Canadian Immigration Minister Marco Mendicino this month exempted five of those asylum seekers from the border restrictions, according to Kate Webster, their Toronto-based lawyer. Another application is pending. That means they will be allowed to enter Canada, if the United States releases them.

 

Someone has to replace all of those old people the government is letting die of the coronavirus. 



This must be embarrassing:

Donald Trump has ended Barack Obama’s 12-year run as most admired man in Gallup’s annual poll, having tied with the former president in 2019.

 

Did Americans like being unemployed under Obama? 



Curiouser and curiouser, as was said:

Sixteen months before Anthony Quinn Warner's RV exploded in downtown Nashville on Christmas morning, officers visited his Tennessee home after his girlfriend reported he was making bombs in the vehicle, according to documents obtained by The Tennessean, part of the USA TODAY Network.

 

 

Japan, why on Earth would you want to trade with a country that hates you? Why?: 

Over 40% of Japanese companies the government recognizes as possessing sensitive technology linked to security are considering, or have already started, shifting their manufacturing bases and sources of parts supplies from China in a bid to diversify their supply chains, a Kyodo News survey found Tuesday.

The move to reduce their reliance on Beijing and mitigate security risks comes in response to rising U.S.-China competition over technological supremacy and concerns about potential concentration of medical production in China amid a shortage of medical supplies propelled by the novel coronavirus pandemic.

Forty-two companies, or 44%, of 96 respondents said they have diversified or are considering diversifying their supply chains by moving to India and Southeast Asian countries, according to the survey.

Kyodo recently surveyed some 150 major listed companies, of which 96 responded. The respondents include Canon Inc., Toyota Motor Corp., KDDI Corp., NEC Corp., Kobe Steel Ltd. and Mitsubishi Heavy Industries Ltd.

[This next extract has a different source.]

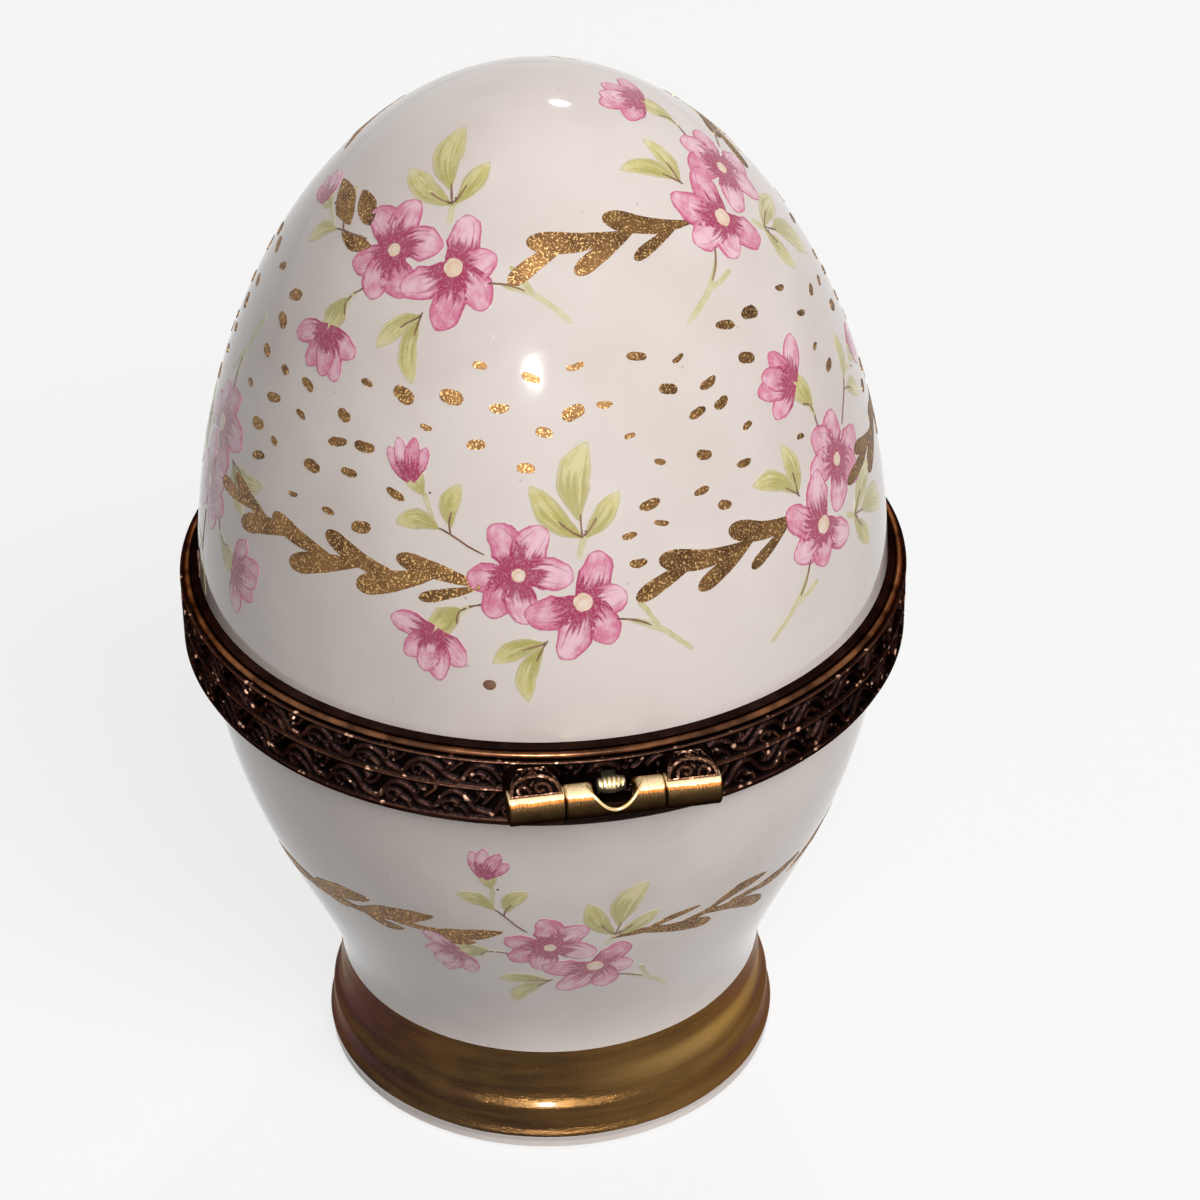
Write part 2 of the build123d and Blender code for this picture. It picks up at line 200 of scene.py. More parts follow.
class Shader(NodeTree):
    """A material with one surface shader, to which patterns are added."""

    def __init__(self, name: str) -> None:
        """Starts the material with its surface shader."""
        self.material = bpy.data.materials.new(name)
        self.material.use_nodes = True
        super().__init__(self.material.node_tree)
        self.surface = self.node("ShaderNodeBsdfPrincipled")
        self.node("ShaderNodeOutputMaterial", None, {"Surface": Signal(self, self.surface.outputs[0])})

    def place(self) -> Signal:
        """Where a point lies on the resting box, in millimetres."""
        held = self.signal("ShaderNodeTexCoord", output="Object")
        return self.signal("ShaderNodeVectorMath", {"operation": "SCALE"}, {0: held, "Scale": 1 / MM})

    def stretched(self, vector: Signal, sizes: tuple[float, float, float]) -> Signal:
        """A vector with each part multiplied."""
        return self.signal("ShaderNodeVectorMath", {"operation": "MULTIPLY"}, {0: vector, 1: sizes})

    def parts(self, vector: Signal) -> tuple[Signal, Signal, Signal]:
        """The three parts of a vector."""
        node = self.node("ShaderNodeSeparateXYZ", None, {0: vector})
        return tuple(Signal(self, out) for out in node.outputs)

    def held(self, name: str) -> Signal:
        """The vector that a mesh keeps at each point under a name."""
        return self.signal("ShaderNodeAttribute", {"attribute_name": name}, output="Vector")

    def noise(self, vector: Signal, size: float, detail: float = 2.0, roughness: float = 0.5) -> Signal:
        """Smooth random values.

        Args:
            vector: Where they are read.
            size: The size of their grains, in the vector's units.
            detail: How many finer layers they have.
            roughness: How strong those layers are.

        Returns:
            Values round a half.
        """
        return self.signal("ShaderNodeTexNoise", None, {
            "Vector": vector, "Scale": 1 / size, "Detail": detail, "Roughness": roughness})

    def cells(self, vector: Signal, size: float) -> Signal:
        """The distance to the nearest of many scattered points.

        Args:
            vector: Where it is read.
            size: The mean spacing of the points, in the vector's units.

        Returns:
            The distance as a share of the spacing.
        """
        return self.signal("ShaderNodeTexVoronoi", None, {"Vector": vector, "Scale": 1 / size}, "Distance")

    def mix(self, share: Signal | float, low: Signal | Colour, high: Signal | Colour) -> Signal:
        """Mixes two colours.

        Args:
            share: How much of the second one there is.
            low: The first colour.
            high: The second colour.

        Returns:
            The mixture.
        """
        return self.signal("ShaderNodeMix", {"data_type": "RGBA"}, {0: share, 6: low, 7: high}, 2)

    def relief(self, height: Signal, depth: float) -> Signal:
        """The surface direction that a pattern of heights gives.

        Args:
            height: The pattern.
            depth: How deep one unit of it is, in millimetres.

        Returns:
            The direction.
        """
        return self.signal("ShaderNodeBump", None, {
            "Height": height, "Distance": depth * MM, "Strength": 1.0})

    def finish(self, **sockets: object) -> bpy.types.Material:
        """Fills the surface shader's sockets, whose names have underscores for spaces."""
        for name, value in sockets.items():
            self.fill(self.surface.inputs[name.replace("_", " ")], value)
        return self.material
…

Only three respondents said they have or will downsize operations or withdraw from China, signaling the importance of the world’s second-largest economy to many Japanese companies.

 

 

Arm Nigerian Christians. What choice does anyone have?:

Bishop Chikwe, the auxiliary bishop of Owerri archdiocese, was kidnapped by unidentified gunmen on the evening of Sunday, Dec. 27, in Owerri, the capital of Imo State in southeastern Nigeria.

The website of the Nigerian newspaper The Sun reported that the bishop was kidnapped “alongside his driver in his official car” and that the vehicle “was later returned to Assumpta roundabout, while the occupants were believed to have been taken to an unknown destination.”

Archbishop Obinna told Vatican News Dec. 29 that the 53-year-old bishop was kidnapped as he was returning from a visit to his residence.

“Kidnapping has, of course, been going on in Nigeria, in different parts of Nigeria. That it has happened to my auxiliary bishop shows that the security situation in Nigeria is very bad,” he said.


 

At some point, countries will have to face others and justify their actions.

Some actions may be lamentable but necessary while some may be wholly benign. Others are unconscionable and ultimately disastrous.

This will be no different:

According to a November 2020 survey carried by independent pollster Giacobbe & Asociados, 60% of Argentinians opposed the law, while only 26.7% were in favor. But the law, one of the most permissive in the world and with no parallel in the region, was strongly supported by the media, TV personalities, and influencers.

“This law that has been voted will further deepen the divisions in our country”, said the Bishops‘ statement. “We deeply regret the remoteness of the leadership from the people’s feelings, which has been expressed in various ways in favor of life throughout our country.” Argentina saw indeed the largest pro-life peaceful marches in its history, but were mostly ignored by the local press.